Please quote every line word for word.
--- Begin Stored data ---
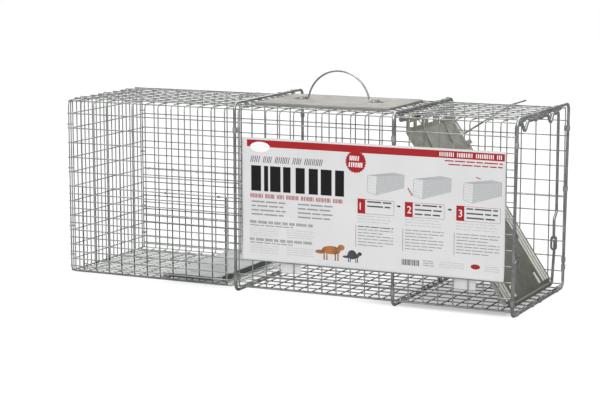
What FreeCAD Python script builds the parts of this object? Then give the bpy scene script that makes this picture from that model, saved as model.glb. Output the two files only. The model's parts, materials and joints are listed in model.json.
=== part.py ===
import FreeCAD, Part
import math
import os

# Live catch trap: a galvanised welded wire cage with one sloping drop door, a
# toggle lock frame at the entrance, a treadle near the rear and a carry handle.
# Frame: X runs from the closed rear (-X) to the entrance (+X), Y is the width
# (the card hangs on -Y), Z is up and 0 is the ground below the hoops.
# The model is at rest: door shut and locked, treadle down, handle upright.

# ---------------------------------------------------------------- cage sizes
LENGTH = 812.8
WIDTH = 254.0
HEIGHT = 304.8
WIRE_R = 1.0
HOOP_R = 2.5
PLAY = 0.1

MESH_LOW = 2 * HOOP_R + PLAY
MESH_TOP = MESH_LOW + HEIGHT
CELLS_LONG = 32
CELLS_HIGH = 12
CELLS_WIDE = 10
SEAM_CELL = 6
PITCH_X = (LENGTH - 2 * WIRE_R) / CELLS_LONG
PITCH_Y = WIDTH / CELLS_WIDE
PITCH_Z = HEIGHT / CELLS_HIGH
FOLD_R = 8.0

X_REAR = -LENGTH / 2 + WIRE_R
OUTER_Y = WIDTH / 2 - WIRE_R
INNER_Y = OUTER_Y - 2 * WIRE_R
EDGE_Y = INNER_Y - 2 * WIRE_R
FLOOR_OUT = MESH_LOW + WIRE_R
FLOOR_IN = FLOOR_OUT + 2 * WIRE_R
ROOF_OUT = MESH_TOP - WIRE_R
ROOF_IN = ROOF_OUT - 2 * WIRE_R
SEAM_Z = MESH_LOW + SEAM_CELL * PITCH_Z
SEAM_LAP = 0.3
END_PANEL_Y = 121.7
PANEL_UPRIGHT_X = X_REAR + 2 * WIRE_R + 0.05
PANEL_CROSS_X = PANEL_UPRIGHT_X + 2 * WIRE_R
PANEL_LOW = FLOOR_IN + WIRE_R + 0.3
PANEL_HIGH = ROOF_IN - WIRE_R - 0.3
EDGE_START_X = PANEL_CROSS_X + 2 * WIRE_R
GUARD_CELLS = 12
GUARD_STEP = 2 * WIRE_R + 0.05
GUARD_TAIL = 4.0

# ---------------------------------------------------------------- hoops
HOOP_BEND = 11.0
HOOP_Y = WIDTH / 2 + HOOP_R + PLAY
HOOP_TOP_Z = MESH_TOP + HOOP_R + PLAY
MIDDLE_HOOP_X = -79.7
MIDDLE_HOOP_TOP_Z = HOOP_TOP_Z + 4.0
MIDDLE_HOOP_COLUMN = 13
HINGE_HOOP_X = 203.2
HINGE_HOOP_COLUMN = 24
ENTRANCE_FOOT_X = 404.5
ENTRANCE_TOP_X = 409.0

# ---------------------------------------------------------------- clips and rings
CLIP_RIM = 0.9
CLIP_NECK = 1.6
CLIP_DEPTH = 8.5
CLIP_PLAY = 0.12
RING_WIRE_R = 0.9
RING_PLAY = 0.1
SEAM_RING_RIM = 0.8
SEAM_RING_NECK = 1.2
SEAM_RING_WIDE = 2.2
NEAR_SEAM_RINGS = (3.5, 7.5, 11.5, 15.5, 19.5, 23.5, 27.5)
FAR_SEAM_RINGS = (0.5, 2.5, 4.5, 7.5, 11.5, 15.5, 19.5, 23.5, 27.5)
GUARD_RING_Z = (65.3, 101.0, 140.0)
END_RING_ROWS = (1.25, 3.25, 7.25, 10.25)
END_RING_PLACES = (-3.25, -0.25, 2.75)

# ---------------------------------------------------------------- guard plate and handle
PLATE_X0 = -71.0
PLATE_X1 = 173.0
PLATE_HALF_Y = 77.0
PLATE_T = 1.2
PLATE_EDGE_R = 3.0
PLATE_LOW = MESH_TOP + PLAY
PLATE_TOP = PLATE_LOW + 4.5
HANDLE_X = 49.7
HANDLE_RISE = 47.4
HANDLE_BOW_R = 56.6
HANDLE_LEG = 6.0
HANDLE_LEG_LIFT = HANDLE_LEG + HANDLE_BOW_R - HANDLE_RISE
HANDLE_LEG_X = math.sqrt(HANDLE_BOW_R ** 2 - HANDLE_LEG_LIFT ** 2)
HANDLE_HALF = HANDLE_LEG_X + HANDLE_LEG * HANDLE_LEG_LIFT / HANDLE_LEG_X
HANDLE_WIRE_R = 1.6
HANDLE_AXIS_Z = PLATE_TOP + HANDLE_WIRE_R + 0.2
HANDLE_BEND = 4.0
PLATE_CORNER = 6.0
PLATE_SLOT_OFFSET = 13.0
PLATE_SLOT_HALF = 9.0
PLATE_SLOT_WIDTH = 5.0
PLATE_WINDOW_PITCH = 19.0
PLATE_WINDOW = (4.0, 9.0)
PLATE_WINDOW_HALF = 5.0
PLATE_WINDOW_LAST = 3
SADDLE_LENGTH = 12.0
SADDLE_OFFSET = HANDLE_HALF + HANDLE_BEND + SADDLE_LENGTH / 2 + 0.6
SADDLE_SHEET = 1.5
SADDLE_HALF = 12.0
STRAP_SHEET = 1.2
STRAP_HALF = 13.0
STRAP_LAP = 3.0
STRAP_COLUMNS = (15, 20)
RIVET_Y = 8.0
RIVET_R = 1.5
RIVET_HEAD_R = 3.2
RIVET_TAIL_R = 2.6
RIVET_TAIL_T = 1.0
RIVET_DOME_DROP = 1.8

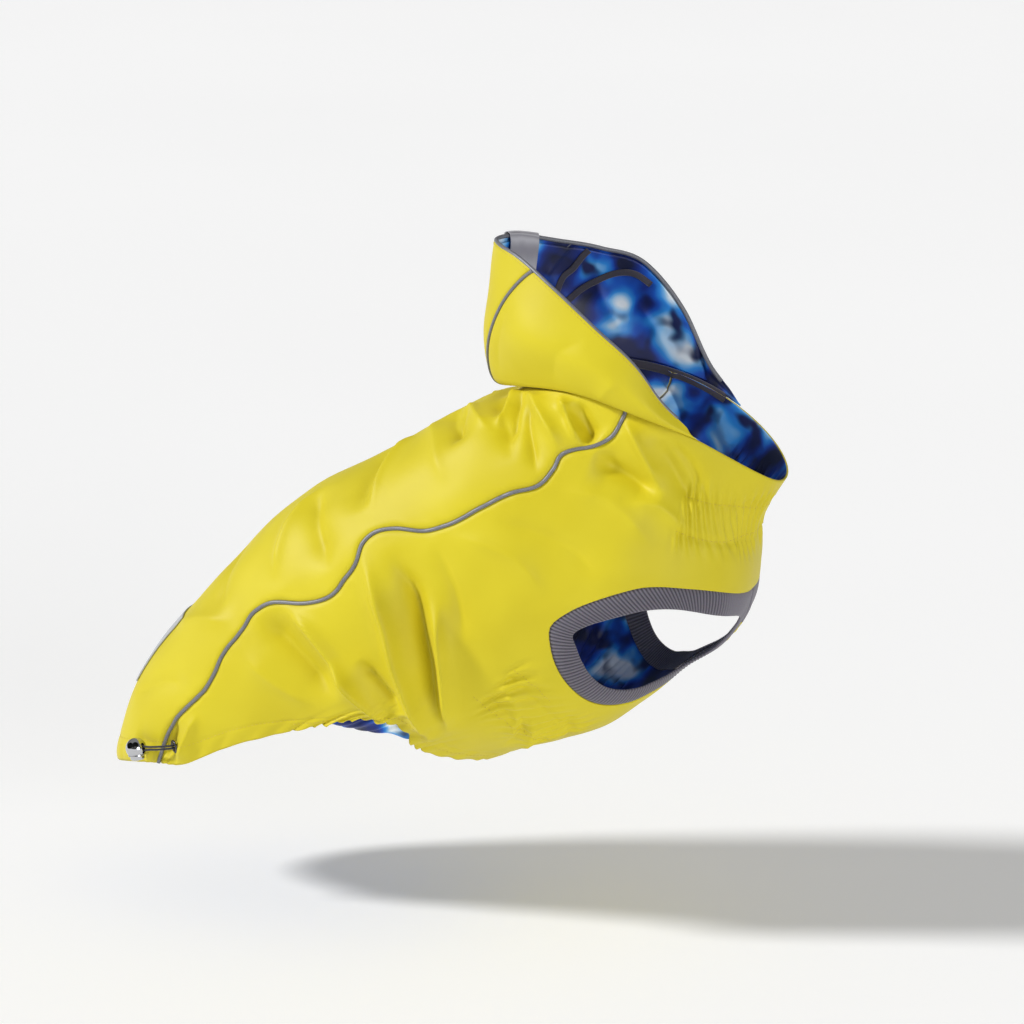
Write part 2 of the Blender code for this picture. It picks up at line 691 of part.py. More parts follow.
--- End Stored data ---
Exercise result>
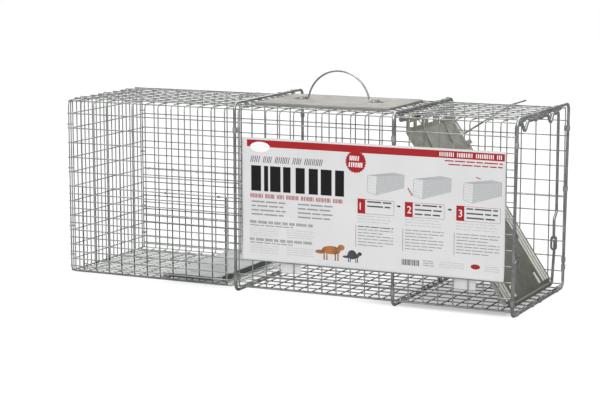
What FreeCAD Python script builds the parts of this object? Then give the bpy scene script that makes this picture from that model, saved as model.glb. Output the two files only. The model's parts, materials and joints are listed in model.json.
=== part.py ===
import FreeCAD, Part
import math
import os

# Live catch trap: a galvanised welded wire cage with one sloping drop door, a
# toggle lock frame at the entrance, a treadle near the rear and a carry handle.
# Frame: X runs from the closed rear (-X) to the entrance (+X), Y is the width
# (the card hangs on -Y), Z is up and 0 is the ground below the hoops.
# The model is at rest: door shut and locked, treadle down, handle upright.

# ---------------------------------------------------------------- cage sizes
LENGTH = 812.8
WIDTH = 254.0
HEIGHT = 304.8
WIRE_R = 1.0
HOOP_R = 2.5
PLAY = 0.1

MESH_LOW = 2 * HOOP_R + PLAY
MESH_TOP = MESH_LOW + HEIGHT
CELLS_LONG = 32
CELLS_HIGH = 12
CELLS_WIDE = 10
SEAM_CELL = 6
PITCH_X = (LENGTH - 2 * WIRE_R) / CELLS_LONG
PITCH_Y = WIDTH / CELLS_WIDE
PITCH_Z = HEIGHT / CELLS_HIGH
FOLD_R = 8.0

X_REAR = -LENGTH / 2 + WIRE_R
OUTER_Y = WIDTH / 2 - WIRE_R
INNER_Y = OUTER_Y - 2 * WIRE_R
EDGE_Y = INNER_Y - 2 * WIRE_R
FLOOR_OUT = MESH_LOW + WIRE_R
FLOOR_IN = FLOOR_OUT + 2 * WIRE_R
ROOF_OUT = MESH_TOP - WIRE_R
ROOF_IN = ROOF_OUT - 2 * WIRE_R
SEAM_Z = MESH_LOW + SEAM_CELL * PITCH_Z
SEAM_LAP = 0.3
END_PANEL_Y = 121.7
PANEL_UPRIGHT_X = X_REAR + 2 * WIRE_R + 0.05
PANEL_CROSS_X = PANEL_UPRIGHT_X + 2 * WIRE_R
PANEL_LOW = FLOOR_IN + WIRE_R + 0.3
PANEL_HIGH = ROOF_IN - WIRE_R - 0.3
EDGE_START_X = PANEL_CROSS_X + 2 * WIRE_R
GUARD_CELLS = 12
GUARD_STEP = 2 * WIRE_R + 0.05
GUARD_TAIL = 4.0

# ---------------------------------------------------------------- hoops
HOOP_BEND = 11.0
HOOP_Y = WIDTH / 2 + HOOP_R + PLAY
HOOP_TOP_Z = MESH_TOP + HOOP_R + PLAY
MIDDLE_HOOP_X = -79.7
MIDDLE_HOOP_TOP_Z = HOOP_TOP_Z + 4.0
MIDDLE_HOOP_COLUMN = 13
HINGE_HOOP_X = 203.2
HINGE_HOOP_COLUMN = 24
ENTRANCE_FOOT_X = 404.5
ENTRANCE_TOP_X = 409.0

# ---------------------------------------------------------------- clips and rings
CLIP_RIM = 0.9
CLIP_NECK = 1.6
CLIP_DEPTH = 8.5
CLIP_PLAY = 0.12
RING_WIRE_R = 0.9
RING_PLAY = 0.1
SEAM_RING_RIM = 0.8
SEAM_RING_NECK = 1.2
SEAM_RING_WIDE = 2.2
NEAR_SEAM_RINGS = (3.5, 7.5, 11.5, 15.5, 19.5, 23.5, 27.5)
FAR_SEAM_RINGS = (0.5, 2.5, 4.5, 7.5, 11.5, 15.5, 19.5, 23.5, 27.5)
GUARD_RING_Z = (65.3, 101.0, 140.0)
END_RING_ROWS = (1.25, 3.25, 7.25, 10.25)
END_RING_PLACES = (-3.25, -0.25, 2.75)

# ---------------------------------------------------------------- guard plate and handle
PLATE_X0 = -71.0
PLATE_X1 = 173.0
PLATE_HALF_Y = 77.0
PLATE_T = 1.2
PLATE_EDGE_R = 3.0
PLATE_LOW = MESH_TOP + PLAY
PLATE_TOP = PLATE_LOW + 4.5
HANDLE_X = 49.7
HANDLE_RISE = 47.4
HANDLE_BOW_R = 56.6
HANDLE_LEG = 6.0
HANDLE_LEG_LIFT = HANDLE_LEG + HANDLE_BOW_R - HANDLE_RISE
HANDLE_LEG_X = math.sqrt(HANDLE_BOW_R ** 2 - HANDLE_LEG_LIFT ** 2)
HANDLE_HALF = HANDLE_LEG_X + HANDLE_LEG * HANDLE_LEG_LIFT / HANDLE_LEG_X
HANDLE_WIRE_R = 1.6
HANDLE_AXIS_Z = PLATE_TOP + HANDLE_WIRE_R + 0.2
HANDLE_BEND = 4.0
PLATE_CORNER = 6.0
PLATE_SLOT_OFFSET = 13.0
PLATE_SLOT_HALF = 9.0
PLATE_SLOT_WIDTH = 5.0
PLATE_WINDOW_PITCH = 19.0
PLATE_WINDOW = (4.0, 9.0)
PLATE_WINDOW_HALF = 5.0
PLATE_WINDOW_LAST = 3
SADDLE_LENGTH = 12.0
SADDLE_OFFSET = HANDLE_HALF + HANDLE_BEND + SADDLE_LENGTH / 2 + 0.6
SADDLE_SHEET = 1.5
SADDLE_HALF = 12.0
STRAP_SHEET = 1.2
STRAP_HALF = 13.0
STRAP_LAP = 3.0
STRAP_COLUMNS = (15, 20)
RIVET_Y = 8.0
RIVET_R = 1.5
RIVET_HEAD_R = 3.2
RIVET_TAIL_R = 2.6
RIVET_TAIL_T = 1.0
RIVET_DOME_DROP = 1.8

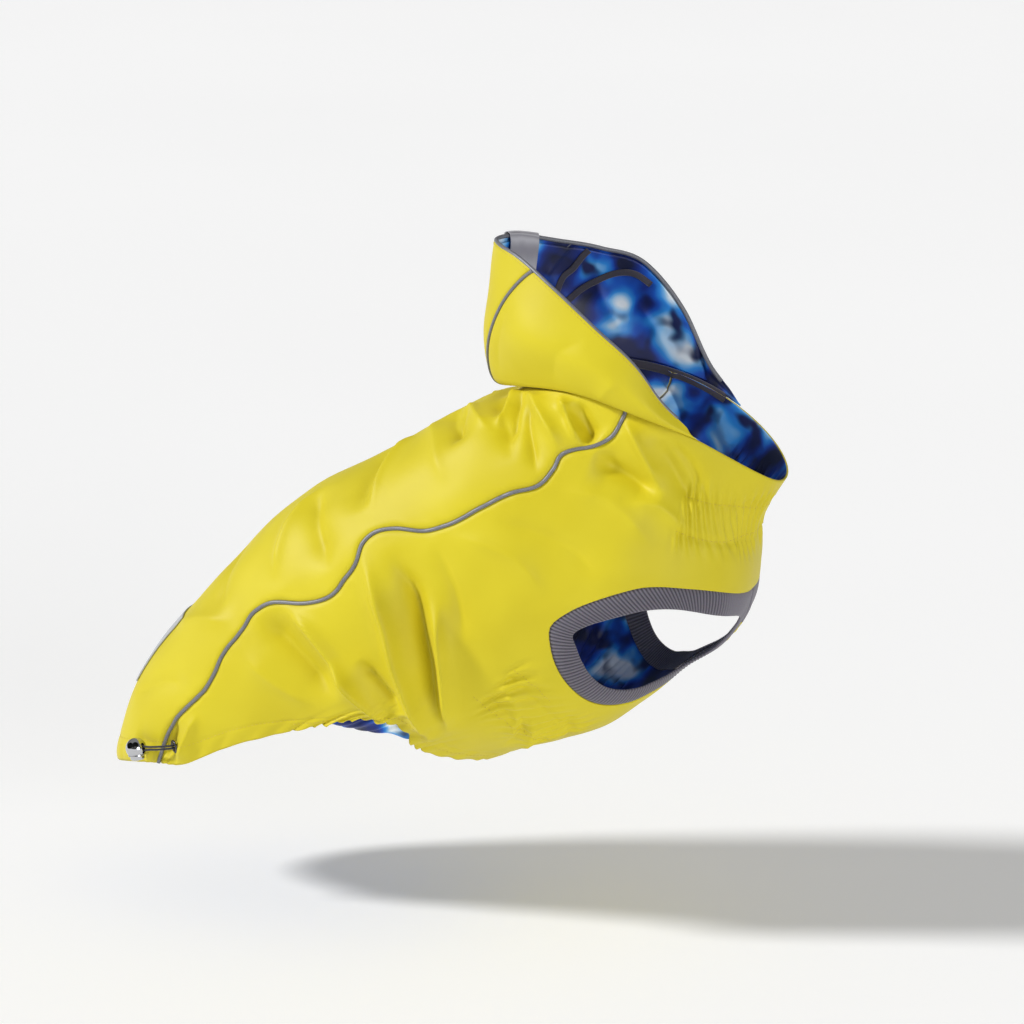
Write part 2 of the Blender code for this picture. It picks up at line 691 of part.py. More parts follow.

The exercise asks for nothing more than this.